:: Short task ::
Transcribe the stretch of entries below from the line with "pillar.translate(FreeCAD.Vector(0, heart_advance, 0))" through the line with "points = [vertex.co", exactly and with both ends included; leave out all other lines.

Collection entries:

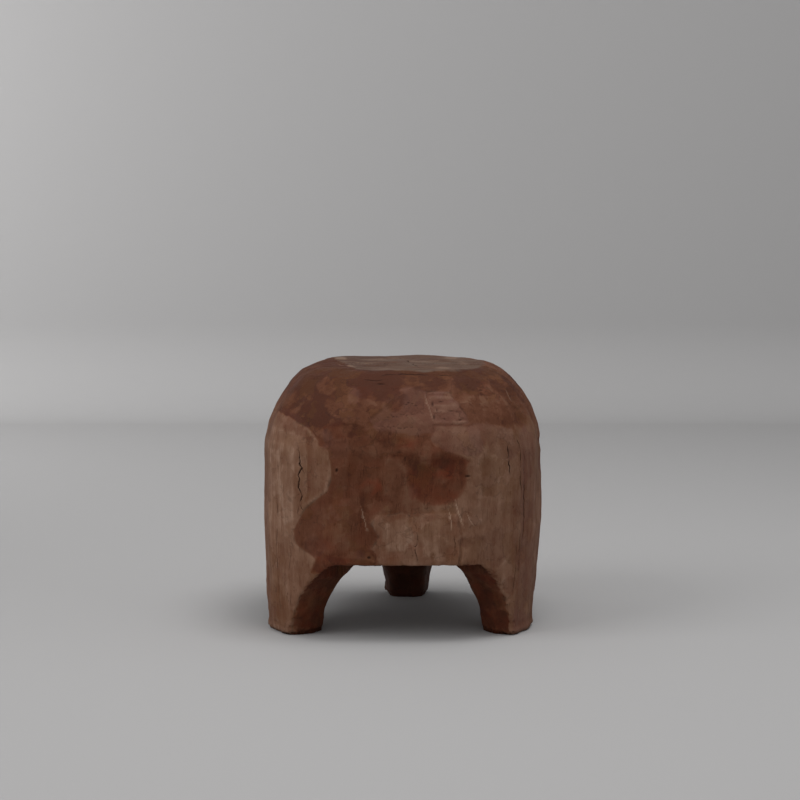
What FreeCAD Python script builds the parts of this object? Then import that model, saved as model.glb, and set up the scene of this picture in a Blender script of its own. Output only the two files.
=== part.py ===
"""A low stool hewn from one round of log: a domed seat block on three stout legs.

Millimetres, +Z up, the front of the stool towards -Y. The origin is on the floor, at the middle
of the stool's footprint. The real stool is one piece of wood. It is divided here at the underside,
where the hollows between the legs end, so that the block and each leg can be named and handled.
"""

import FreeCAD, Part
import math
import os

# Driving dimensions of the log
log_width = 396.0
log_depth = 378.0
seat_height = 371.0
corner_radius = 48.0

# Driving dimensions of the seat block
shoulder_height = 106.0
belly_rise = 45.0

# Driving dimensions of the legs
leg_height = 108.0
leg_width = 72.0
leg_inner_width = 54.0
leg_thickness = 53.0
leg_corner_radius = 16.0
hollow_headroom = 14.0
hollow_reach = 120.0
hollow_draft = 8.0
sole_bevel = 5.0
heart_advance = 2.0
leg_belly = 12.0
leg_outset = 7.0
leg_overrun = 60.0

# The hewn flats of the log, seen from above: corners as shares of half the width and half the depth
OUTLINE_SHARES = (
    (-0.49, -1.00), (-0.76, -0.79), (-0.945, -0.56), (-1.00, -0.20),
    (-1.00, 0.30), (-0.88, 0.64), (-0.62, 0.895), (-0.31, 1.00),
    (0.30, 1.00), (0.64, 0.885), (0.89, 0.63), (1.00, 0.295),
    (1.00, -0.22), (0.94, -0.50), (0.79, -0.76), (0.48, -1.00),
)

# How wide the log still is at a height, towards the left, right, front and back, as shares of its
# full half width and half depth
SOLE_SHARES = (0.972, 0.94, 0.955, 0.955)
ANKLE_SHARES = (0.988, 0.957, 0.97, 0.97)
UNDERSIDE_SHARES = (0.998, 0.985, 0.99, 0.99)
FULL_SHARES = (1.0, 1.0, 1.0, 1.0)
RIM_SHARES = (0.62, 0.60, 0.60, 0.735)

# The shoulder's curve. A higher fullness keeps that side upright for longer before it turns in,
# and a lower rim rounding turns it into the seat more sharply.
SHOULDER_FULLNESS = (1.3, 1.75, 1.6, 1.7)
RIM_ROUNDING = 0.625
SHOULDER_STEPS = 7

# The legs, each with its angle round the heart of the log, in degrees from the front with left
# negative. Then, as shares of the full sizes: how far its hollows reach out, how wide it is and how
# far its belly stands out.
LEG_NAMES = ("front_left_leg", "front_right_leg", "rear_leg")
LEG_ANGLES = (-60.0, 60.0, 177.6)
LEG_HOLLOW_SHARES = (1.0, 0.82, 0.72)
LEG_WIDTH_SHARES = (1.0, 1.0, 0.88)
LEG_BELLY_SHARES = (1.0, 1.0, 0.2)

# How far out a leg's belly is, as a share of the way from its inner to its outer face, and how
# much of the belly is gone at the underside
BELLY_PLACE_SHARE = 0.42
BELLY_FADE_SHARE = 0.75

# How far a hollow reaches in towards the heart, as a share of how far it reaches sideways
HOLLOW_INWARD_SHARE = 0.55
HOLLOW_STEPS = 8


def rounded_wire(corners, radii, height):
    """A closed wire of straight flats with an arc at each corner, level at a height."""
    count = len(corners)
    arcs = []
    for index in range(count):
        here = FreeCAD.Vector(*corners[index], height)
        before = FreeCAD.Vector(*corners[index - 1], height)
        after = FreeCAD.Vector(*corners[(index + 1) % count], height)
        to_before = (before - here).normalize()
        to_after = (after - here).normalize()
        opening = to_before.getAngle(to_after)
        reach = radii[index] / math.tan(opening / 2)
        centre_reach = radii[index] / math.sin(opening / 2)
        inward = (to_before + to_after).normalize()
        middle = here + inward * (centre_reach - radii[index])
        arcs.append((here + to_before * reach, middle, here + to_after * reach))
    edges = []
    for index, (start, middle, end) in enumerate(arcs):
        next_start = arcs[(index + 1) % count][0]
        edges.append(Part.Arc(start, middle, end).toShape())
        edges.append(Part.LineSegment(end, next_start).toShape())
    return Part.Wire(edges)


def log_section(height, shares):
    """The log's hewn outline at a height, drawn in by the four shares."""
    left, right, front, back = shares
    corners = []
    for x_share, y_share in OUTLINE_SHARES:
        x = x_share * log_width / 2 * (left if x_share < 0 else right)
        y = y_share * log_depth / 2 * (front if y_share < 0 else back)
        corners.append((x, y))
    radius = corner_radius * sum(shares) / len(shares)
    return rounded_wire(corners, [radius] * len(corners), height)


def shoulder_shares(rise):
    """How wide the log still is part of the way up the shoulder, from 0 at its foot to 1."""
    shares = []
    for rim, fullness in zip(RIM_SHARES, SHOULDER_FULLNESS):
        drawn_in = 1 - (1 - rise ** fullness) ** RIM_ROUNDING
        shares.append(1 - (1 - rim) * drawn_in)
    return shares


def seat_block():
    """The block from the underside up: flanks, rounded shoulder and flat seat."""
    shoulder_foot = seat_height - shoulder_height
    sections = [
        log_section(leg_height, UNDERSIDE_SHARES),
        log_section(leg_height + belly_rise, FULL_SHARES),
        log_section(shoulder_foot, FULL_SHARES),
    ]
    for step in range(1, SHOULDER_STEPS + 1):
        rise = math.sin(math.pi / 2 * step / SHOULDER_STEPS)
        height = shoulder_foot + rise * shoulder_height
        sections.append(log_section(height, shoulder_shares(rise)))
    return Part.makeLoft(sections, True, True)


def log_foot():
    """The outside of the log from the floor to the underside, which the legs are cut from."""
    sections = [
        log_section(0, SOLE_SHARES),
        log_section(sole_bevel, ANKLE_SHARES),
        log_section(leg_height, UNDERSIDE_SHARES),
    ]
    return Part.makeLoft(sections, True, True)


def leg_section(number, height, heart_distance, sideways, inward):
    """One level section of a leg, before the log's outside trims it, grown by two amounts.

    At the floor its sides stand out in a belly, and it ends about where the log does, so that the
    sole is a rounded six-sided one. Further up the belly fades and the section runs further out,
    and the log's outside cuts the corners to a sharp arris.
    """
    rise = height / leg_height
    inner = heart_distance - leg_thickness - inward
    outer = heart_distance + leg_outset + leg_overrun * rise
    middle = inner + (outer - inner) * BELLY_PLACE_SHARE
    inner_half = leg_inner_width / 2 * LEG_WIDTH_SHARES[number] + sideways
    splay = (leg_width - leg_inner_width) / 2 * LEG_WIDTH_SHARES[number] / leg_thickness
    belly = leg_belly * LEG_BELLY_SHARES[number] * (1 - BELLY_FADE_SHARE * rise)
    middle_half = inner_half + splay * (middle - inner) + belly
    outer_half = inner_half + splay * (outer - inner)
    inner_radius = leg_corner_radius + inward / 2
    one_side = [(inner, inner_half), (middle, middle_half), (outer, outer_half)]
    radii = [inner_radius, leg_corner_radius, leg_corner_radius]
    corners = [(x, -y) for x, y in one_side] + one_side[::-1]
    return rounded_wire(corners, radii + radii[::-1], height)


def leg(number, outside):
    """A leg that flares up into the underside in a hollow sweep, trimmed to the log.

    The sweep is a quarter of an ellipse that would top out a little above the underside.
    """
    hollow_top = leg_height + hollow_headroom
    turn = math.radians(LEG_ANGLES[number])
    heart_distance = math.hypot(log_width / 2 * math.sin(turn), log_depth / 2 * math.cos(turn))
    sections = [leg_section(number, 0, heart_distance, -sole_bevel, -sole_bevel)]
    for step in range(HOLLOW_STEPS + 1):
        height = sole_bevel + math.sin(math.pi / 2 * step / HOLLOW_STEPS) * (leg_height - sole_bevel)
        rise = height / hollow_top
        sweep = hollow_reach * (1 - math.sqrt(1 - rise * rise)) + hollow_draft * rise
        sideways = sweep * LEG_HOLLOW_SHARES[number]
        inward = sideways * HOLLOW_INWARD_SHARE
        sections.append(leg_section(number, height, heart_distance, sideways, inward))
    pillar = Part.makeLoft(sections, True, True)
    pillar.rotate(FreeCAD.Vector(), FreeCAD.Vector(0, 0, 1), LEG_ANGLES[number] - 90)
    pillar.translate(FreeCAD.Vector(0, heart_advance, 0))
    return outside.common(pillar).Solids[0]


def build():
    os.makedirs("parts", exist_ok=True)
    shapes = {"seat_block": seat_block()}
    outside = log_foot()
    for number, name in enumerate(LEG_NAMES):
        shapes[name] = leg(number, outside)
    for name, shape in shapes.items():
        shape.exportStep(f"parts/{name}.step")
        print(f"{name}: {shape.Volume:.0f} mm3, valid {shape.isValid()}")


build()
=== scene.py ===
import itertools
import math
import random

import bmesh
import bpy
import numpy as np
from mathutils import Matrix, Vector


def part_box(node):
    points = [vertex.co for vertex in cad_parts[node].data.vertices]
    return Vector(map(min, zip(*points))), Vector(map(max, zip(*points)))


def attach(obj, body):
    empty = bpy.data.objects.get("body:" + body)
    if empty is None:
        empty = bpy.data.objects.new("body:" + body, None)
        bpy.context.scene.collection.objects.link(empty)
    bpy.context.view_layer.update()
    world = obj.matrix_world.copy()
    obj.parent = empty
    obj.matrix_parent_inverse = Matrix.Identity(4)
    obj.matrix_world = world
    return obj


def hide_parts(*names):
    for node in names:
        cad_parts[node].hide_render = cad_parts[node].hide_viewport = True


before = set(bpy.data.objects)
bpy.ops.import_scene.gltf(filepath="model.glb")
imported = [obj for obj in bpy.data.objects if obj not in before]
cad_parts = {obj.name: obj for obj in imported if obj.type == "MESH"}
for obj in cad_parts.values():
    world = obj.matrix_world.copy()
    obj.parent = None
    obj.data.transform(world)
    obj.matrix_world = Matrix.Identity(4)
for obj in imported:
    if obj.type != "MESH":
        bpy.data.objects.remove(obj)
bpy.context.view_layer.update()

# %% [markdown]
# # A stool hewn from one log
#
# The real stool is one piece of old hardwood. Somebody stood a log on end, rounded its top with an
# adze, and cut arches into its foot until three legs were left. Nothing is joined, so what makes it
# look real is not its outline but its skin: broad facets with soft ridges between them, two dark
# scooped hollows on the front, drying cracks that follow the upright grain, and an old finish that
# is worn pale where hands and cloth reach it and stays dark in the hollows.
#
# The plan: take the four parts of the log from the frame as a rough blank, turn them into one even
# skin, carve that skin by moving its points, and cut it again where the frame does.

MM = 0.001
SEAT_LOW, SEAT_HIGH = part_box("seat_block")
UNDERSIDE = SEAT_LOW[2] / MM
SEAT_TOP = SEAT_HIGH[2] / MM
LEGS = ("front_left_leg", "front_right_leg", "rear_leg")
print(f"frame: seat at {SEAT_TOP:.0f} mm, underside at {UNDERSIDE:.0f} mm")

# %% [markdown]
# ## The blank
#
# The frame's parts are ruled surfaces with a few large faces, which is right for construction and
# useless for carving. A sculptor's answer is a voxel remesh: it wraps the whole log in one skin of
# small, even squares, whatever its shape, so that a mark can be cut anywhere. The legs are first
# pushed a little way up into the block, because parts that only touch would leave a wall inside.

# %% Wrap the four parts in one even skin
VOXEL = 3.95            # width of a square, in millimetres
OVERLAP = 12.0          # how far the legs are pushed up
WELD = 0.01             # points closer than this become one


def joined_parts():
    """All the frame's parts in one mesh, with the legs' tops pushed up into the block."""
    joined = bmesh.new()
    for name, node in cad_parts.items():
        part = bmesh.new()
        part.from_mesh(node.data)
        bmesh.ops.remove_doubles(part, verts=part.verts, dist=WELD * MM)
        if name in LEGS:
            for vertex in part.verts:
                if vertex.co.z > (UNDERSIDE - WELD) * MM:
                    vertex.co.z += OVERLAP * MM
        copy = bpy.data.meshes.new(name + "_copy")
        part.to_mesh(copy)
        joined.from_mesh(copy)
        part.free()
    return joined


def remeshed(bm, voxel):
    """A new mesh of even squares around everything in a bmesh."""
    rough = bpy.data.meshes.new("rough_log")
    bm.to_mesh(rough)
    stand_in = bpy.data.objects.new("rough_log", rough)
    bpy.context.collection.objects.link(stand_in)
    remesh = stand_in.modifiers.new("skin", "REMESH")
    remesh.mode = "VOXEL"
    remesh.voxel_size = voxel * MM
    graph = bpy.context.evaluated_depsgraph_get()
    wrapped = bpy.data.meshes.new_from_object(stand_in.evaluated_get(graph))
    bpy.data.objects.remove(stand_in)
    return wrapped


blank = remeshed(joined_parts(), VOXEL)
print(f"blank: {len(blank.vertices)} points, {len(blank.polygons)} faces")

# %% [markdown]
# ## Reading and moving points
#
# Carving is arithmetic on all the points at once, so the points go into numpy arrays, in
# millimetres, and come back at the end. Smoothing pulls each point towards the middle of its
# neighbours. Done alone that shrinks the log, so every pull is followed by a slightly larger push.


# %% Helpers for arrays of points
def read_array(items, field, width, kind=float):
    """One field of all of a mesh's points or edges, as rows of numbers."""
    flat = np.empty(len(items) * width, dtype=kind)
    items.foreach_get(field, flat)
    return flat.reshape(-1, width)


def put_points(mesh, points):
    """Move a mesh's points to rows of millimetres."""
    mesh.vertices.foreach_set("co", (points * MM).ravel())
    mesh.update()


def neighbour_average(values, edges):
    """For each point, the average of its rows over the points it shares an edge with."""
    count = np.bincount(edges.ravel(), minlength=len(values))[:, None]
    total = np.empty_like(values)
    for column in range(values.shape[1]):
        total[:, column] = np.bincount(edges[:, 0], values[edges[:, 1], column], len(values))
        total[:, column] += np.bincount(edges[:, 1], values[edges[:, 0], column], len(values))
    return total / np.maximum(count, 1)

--

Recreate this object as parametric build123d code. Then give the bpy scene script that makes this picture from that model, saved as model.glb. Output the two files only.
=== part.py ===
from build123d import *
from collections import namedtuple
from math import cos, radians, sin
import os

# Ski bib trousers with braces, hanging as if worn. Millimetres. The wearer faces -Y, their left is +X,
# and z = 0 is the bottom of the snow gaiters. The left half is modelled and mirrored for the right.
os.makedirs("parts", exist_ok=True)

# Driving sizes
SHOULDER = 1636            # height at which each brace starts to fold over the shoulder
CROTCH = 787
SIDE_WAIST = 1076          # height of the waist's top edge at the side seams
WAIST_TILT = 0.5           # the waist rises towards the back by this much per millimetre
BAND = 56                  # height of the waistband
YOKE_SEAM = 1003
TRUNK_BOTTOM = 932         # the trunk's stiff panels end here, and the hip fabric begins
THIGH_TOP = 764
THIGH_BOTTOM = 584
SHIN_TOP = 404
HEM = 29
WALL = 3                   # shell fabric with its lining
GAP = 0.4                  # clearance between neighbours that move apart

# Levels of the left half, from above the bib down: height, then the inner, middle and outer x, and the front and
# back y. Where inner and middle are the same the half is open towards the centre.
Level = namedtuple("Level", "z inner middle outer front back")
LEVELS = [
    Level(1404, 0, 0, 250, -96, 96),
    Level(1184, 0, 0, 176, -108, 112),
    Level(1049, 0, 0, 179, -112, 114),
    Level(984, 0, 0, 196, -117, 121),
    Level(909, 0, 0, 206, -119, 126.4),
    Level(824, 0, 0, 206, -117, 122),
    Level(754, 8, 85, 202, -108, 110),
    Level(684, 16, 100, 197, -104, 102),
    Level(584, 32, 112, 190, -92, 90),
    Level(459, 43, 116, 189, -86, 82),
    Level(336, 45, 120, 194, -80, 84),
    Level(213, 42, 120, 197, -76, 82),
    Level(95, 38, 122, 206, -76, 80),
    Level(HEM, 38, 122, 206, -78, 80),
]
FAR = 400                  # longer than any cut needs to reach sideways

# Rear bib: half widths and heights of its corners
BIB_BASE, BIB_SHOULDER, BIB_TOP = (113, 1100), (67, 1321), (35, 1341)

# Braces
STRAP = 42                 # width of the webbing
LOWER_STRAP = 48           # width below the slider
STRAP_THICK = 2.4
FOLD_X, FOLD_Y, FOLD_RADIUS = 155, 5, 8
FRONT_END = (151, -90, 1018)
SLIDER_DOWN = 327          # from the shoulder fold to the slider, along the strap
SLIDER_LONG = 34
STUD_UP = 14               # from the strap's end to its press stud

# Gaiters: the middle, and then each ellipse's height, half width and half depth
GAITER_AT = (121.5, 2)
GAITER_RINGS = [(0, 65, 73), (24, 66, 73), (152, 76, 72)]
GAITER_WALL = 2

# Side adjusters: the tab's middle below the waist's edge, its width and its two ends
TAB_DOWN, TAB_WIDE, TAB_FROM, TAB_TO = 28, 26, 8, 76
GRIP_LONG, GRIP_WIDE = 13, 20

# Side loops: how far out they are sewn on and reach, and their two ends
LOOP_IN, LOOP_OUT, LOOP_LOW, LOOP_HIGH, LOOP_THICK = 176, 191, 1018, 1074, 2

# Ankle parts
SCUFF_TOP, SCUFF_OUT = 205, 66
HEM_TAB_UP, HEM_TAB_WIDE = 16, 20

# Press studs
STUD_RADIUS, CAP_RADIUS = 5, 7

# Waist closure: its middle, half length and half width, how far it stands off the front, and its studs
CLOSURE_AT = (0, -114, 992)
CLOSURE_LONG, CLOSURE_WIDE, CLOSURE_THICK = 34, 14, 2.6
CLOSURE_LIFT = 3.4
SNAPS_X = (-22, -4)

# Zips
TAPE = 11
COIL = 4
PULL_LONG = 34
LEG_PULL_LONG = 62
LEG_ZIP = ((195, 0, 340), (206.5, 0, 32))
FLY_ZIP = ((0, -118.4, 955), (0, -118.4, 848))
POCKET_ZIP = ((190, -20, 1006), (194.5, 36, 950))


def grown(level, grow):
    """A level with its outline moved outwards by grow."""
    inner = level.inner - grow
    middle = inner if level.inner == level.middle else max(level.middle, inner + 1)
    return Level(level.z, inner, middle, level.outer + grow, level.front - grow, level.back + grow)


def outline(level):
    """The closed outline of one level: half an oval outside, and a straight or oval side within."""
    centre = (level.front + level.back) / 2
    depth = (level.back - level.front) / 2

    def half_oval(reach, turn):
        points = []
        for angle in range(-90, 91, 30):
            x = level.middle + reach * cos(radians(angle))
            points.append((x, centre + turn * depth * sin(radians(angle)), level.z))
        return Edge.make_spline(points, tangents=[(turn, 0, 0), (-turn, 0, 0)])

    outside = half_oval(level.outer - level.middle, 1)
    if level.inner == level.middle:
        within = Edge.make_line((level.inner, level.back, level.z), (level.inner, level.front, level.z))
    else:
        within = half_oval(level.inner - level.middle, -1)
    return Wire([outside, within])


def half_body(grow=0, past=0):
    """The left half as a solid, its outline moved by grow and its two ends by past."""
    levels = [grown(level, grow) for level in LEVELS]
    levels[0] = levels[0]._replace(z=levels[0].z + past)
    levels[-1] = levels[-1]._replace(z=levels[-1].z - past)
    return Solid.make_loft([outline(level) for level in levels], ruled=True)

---

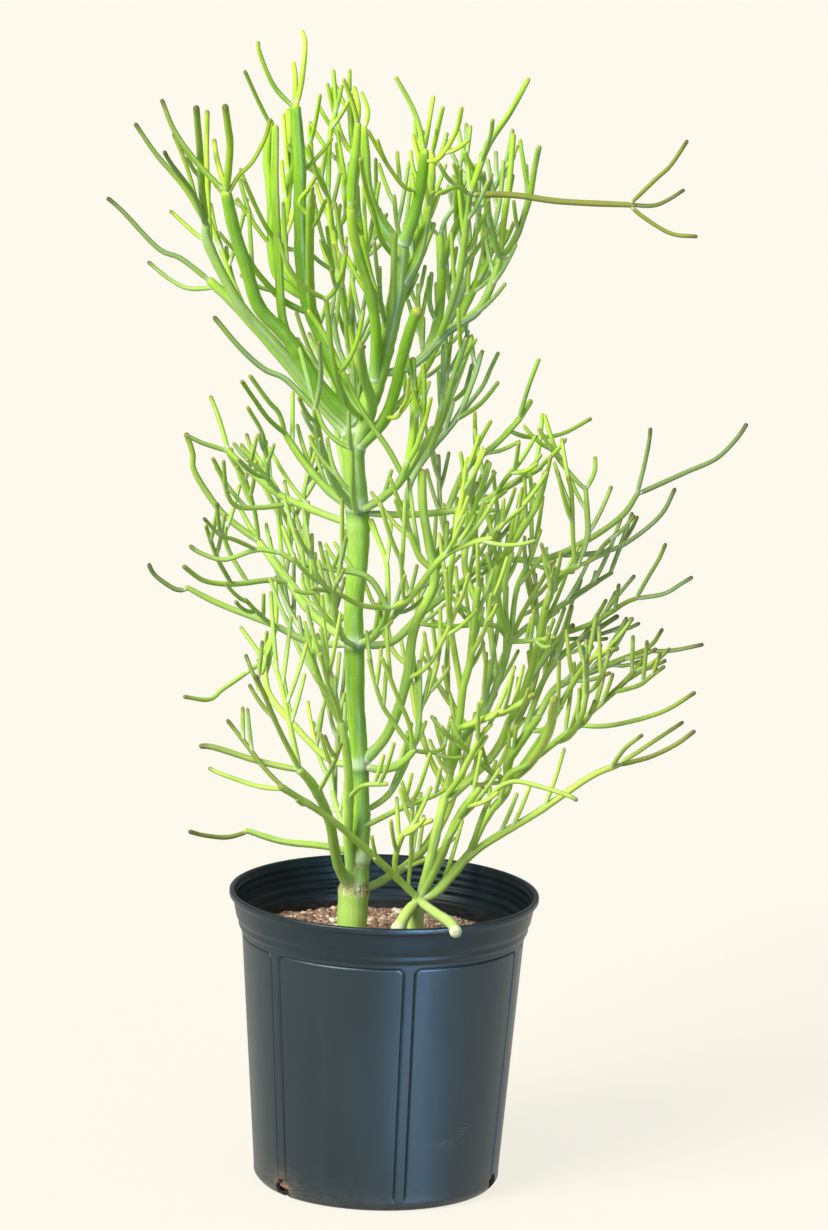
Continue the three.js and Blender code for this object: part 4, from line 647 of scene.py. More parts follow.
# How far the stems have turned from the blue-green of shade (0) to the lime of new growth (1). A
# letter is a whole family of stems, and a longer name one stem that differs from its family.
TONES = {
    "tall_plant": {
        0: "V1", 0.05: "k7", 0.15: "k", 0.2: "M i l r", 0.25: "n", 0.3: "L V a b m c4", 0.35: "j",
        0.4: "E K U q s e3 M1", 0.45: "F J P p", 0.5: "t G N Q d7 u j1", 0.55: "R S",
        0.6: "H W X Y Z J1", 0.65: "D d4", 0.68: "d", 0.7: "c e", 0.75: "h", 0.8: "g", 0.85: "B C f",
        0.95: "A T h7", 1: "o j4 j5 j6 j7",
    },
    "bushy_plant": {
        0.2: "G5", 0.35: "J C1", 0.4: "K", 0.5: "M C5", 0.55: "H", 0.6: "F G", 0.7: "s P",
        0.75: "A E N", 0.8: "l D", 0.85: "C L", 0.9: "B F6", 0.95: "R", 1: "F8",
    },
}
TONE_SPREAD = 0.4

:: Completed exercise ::
    pillar.translate(FreeCAD.Vector(0, heart_advance, 0))
    return outside.common(pillar).Solids[0]


def build():
    os.makedirs("parts", exist_ok=True)
    shapes = {"seat_block": seat_block()}
    outside = log_foot()
    for number, name in enumerate(LEG_NAMES):
        shapes[name] = leg(number, outside)
    for name, shape in shapes.items():
        shape.exportStep(f"parts/{name}.step")
        print(f"{name}: {shape.Volume:.0f} mm3, valid {shape.isValid()}")


build()
=== scene.py ===
import itertools
import math
import random

import bmesh
import bpy
import numpy as np
from mathutils import Matrix, Vector


def part_box(node):
    points = [vertex.co for vertex in cad_parts[node].data.vertices]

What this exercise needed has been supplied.